Commuters caught up in the Madrid blasts described horrific scenes.
The morning rush hour in the Spanish capital came to a standstill as emergency services dealt with the dead and injured.
Civil servant Juani Fernandez, 50, was on the platform at Atocha station when the blasts happened.
"I saw many things explode in the air, I don't know, it was horrible," he told the Associated Press news agency.
"People started to scream and run, some bumping into each other, and as we ran there was another explosion."
Other witnesses told Spanish National Radio that they saw people lying on the ground and train cars destroyed.

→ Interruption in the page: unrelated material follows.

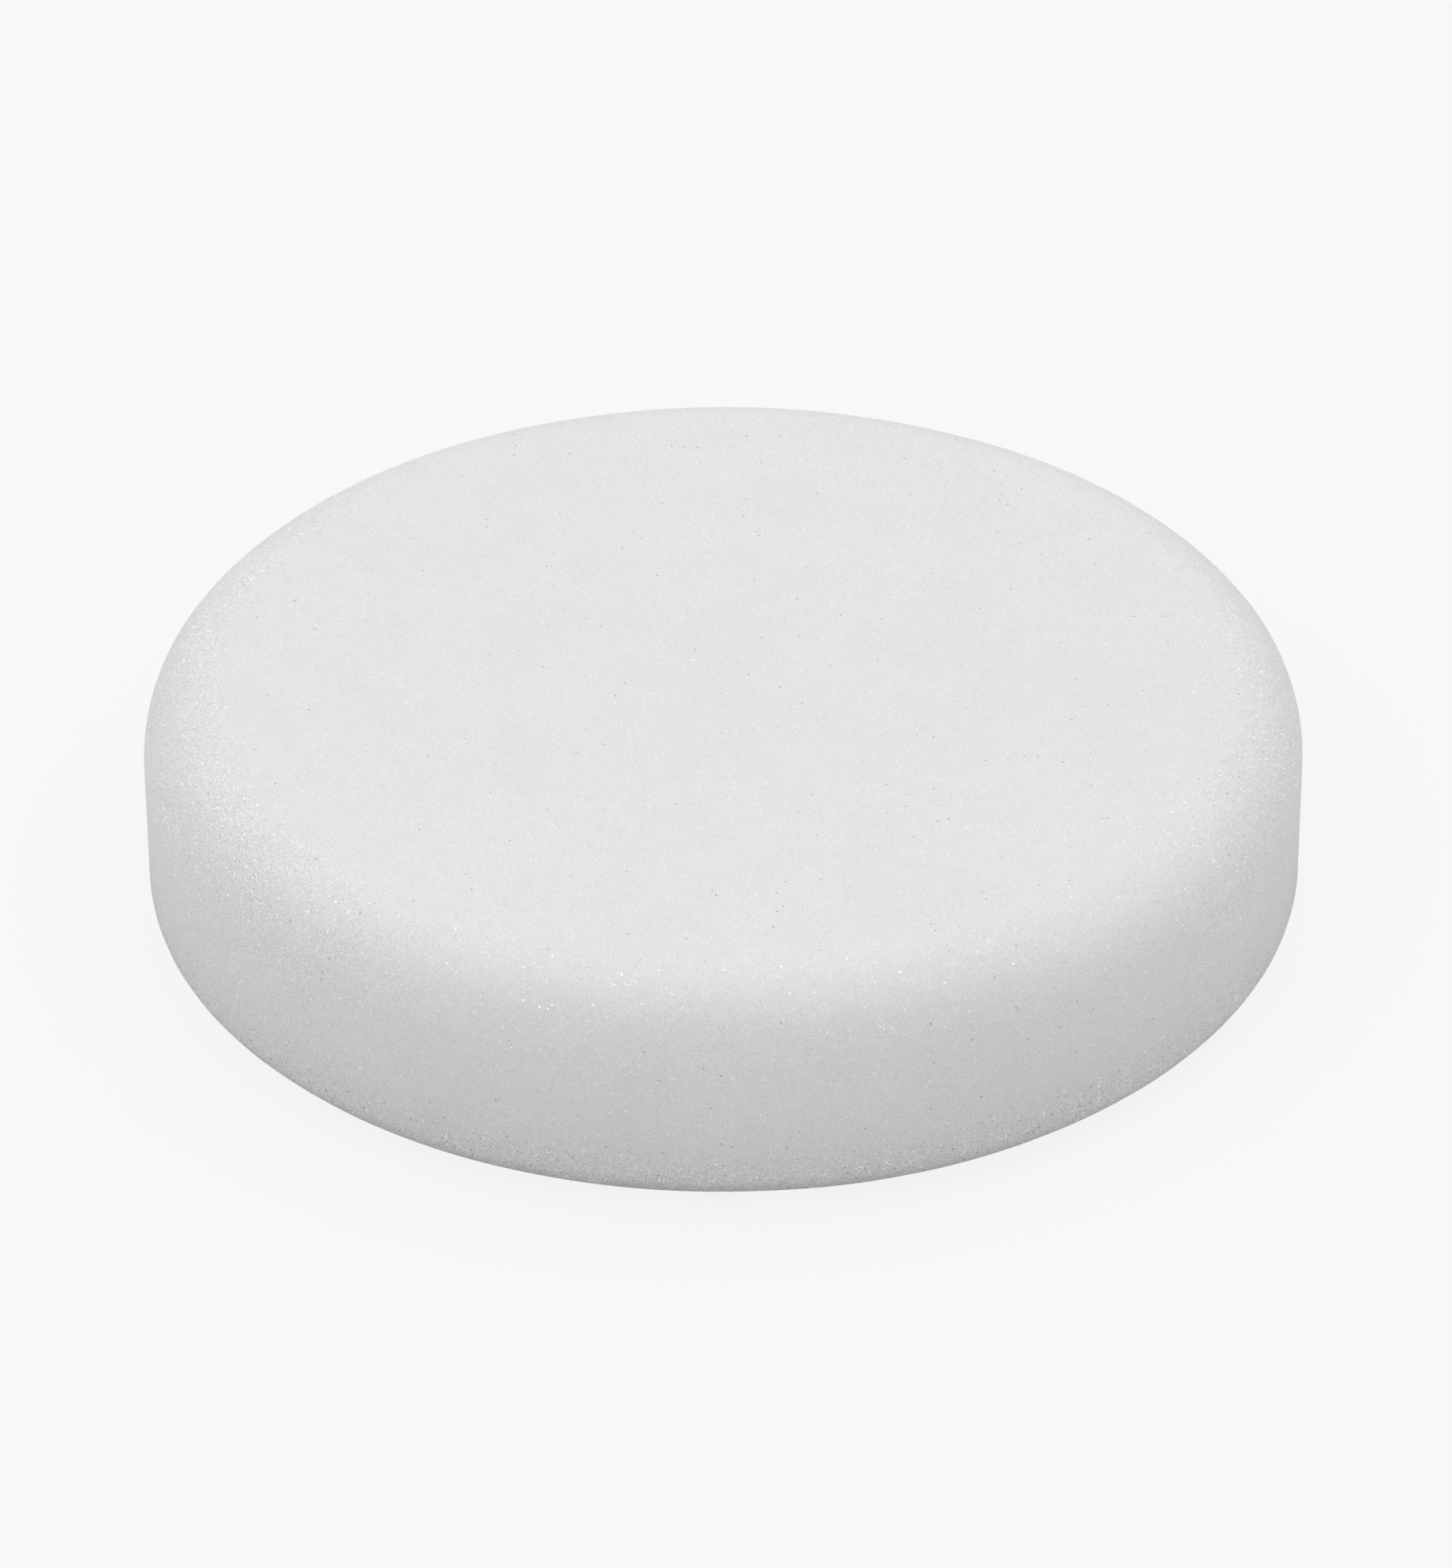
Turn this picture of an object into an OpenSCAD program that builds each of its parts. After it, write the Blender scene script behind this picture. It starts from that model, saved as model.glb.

Travellers at Santa Eugenia station described how people were thrown, or threw themselves, to the floor as the blasts happened.
Student Isabel Vega, still visibly shaken by the experience, said many students lived on the outskirts and used the trains to get into the capital.
"You could hear people screaming, on the platform. There were dead and injured, people were running covered in blood," she said.
Francisco Torres, from Madrid, told BBC News Online that he was travelling in a train about 50m from one of the blasts at Atocha station and could feel the carriage shake.
"People got off quickly but I still feel we all kept calm. It was only one minute later that two more bombs exploded in rapid succession.
"It was at this point that people rushed out of the station. People crying. It was shocking."
A woman who lives near the El Pozo station on the line leading to Atocha said: "The scene I am seeing is hellish. I can see people inside the remains of the train."